Per Failù: "Normale": essere nella norma. Questo concetto di normalità fa paura. Davvero vogliamo vivere una vita normale? Una vita in funzione del l'accettazione degli altri? Se gli altri mi dicono che vado bene allora mi sento a posto con me stesso e quindi accettato e accolto nella società... Bene! Ora mi sento nella norma. Mi sento normale.
Peccato! Perché se avessi un piccolo desiderio "fuori norma" rischieresti di sentirti "speciale". Ma non sia mai! Dopo come farai a sopportare gli sguardi di disapprovazione degli altri?! Come farai a rientrare nella calda ed accogliente società, quella che ti apre le braccia solo se vivi nella sua "normalità",... va beh... un po' maleodorante, un po' strafottente, molto incurante, menefreghista e opportunista, ma pur sempre desiderosa di te e pure ammaliante con tutte le sue attrazioni e distrazioni e poi è così brava ad insegnarci a non curarci diventando dolcemente insensibili a tutte le contraddizioni interne ...i conflitti sociali, gli avvelenamenti ambientali, culturali, relazionali...

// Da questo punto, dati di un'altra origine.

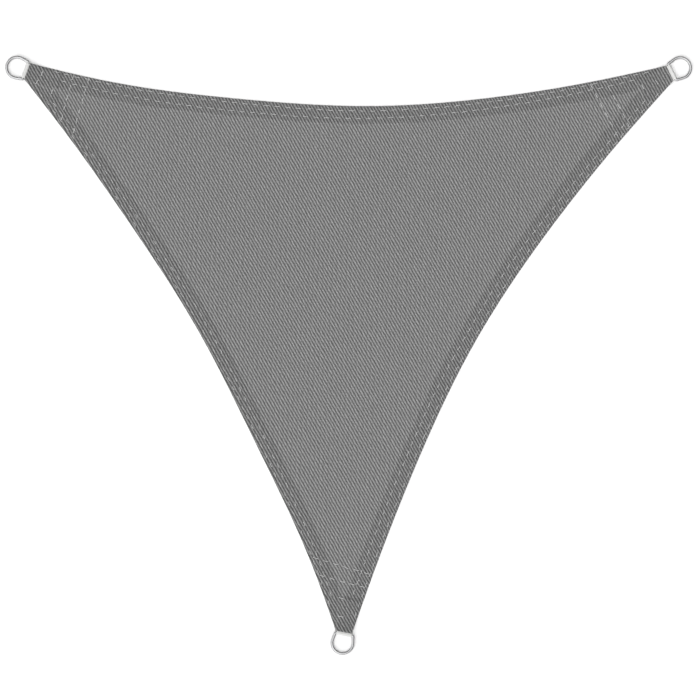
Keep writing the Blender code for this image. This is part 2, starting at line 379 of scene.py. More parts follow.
def grain(places, size, seed):
    """Smooth noise from -1 to 1, with a random value at each corner of patches of this size."""
    a, b = (places / size).T
    i, j = np.floor(a), np.floor(b)
    fa, fb = smooth(a - i), smooth(b - j)

    def value(i, j):
        wild = np.sin(i * 127.1 + j * 311.7 + seed * 74.7) * 43758.5453
        return 2.0 * (wild - np.floor(wild)) - 1.0

    low = value(i, j) * (1 - fa) + value(i + 1, j) * fa
    high = value(i, j + 1) * (1 - fa) + value(i + 1, j + 1) * fa
    return low * (1 - fb) + high * fb


# ---- heights of the cloth -----------------------------------------------------------------------


def upper_ply(tip, out):
    """(height, slope) of the middle of the upper ply, at distances outside the short end.

    It climbs from level, where the plies meet, to its slope at the bar.
    """
    run = tip.bar_out - TURN_RADIUS * math.sin(PLY_SLOPE) + PLIES_MEET
    low = TAPE * 1.5 + GAP
    rise = BAR_HEIGHT + TURN_RADIUS * math.cos(PLY_SLOPE) - low
    end_slope = math.tan(PLY_SLOPE)
    share = np.maximum((out + PLIES_MEET) / run, 0.0)
    height = low + rise * share**2 * (3 - 2 * share) + run * end_slope * share**2 * (share - 1)
    slope = rise / run * 6 * share * (1 - share) + end_slope * share * (3 * share - 2)
    return height, slope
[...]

Ci siamo dentro, lo sappiamo che ci sono tante cose che non vanno, ma siamo stati addestrati a pensare che non possiamo farci niente e che il problema non ci riguarda da vicino e non tocca la nostra sfera personale, come una precisa responsabilità... Ci sono altri che devono occuparsene... e così viviamo lontani dal nostro mondo e dal contatto vero con la nostra vita e con la bellezza di essere vivi. Tutto in nome di una normalità confortante e... in fin dei conti, confortevole.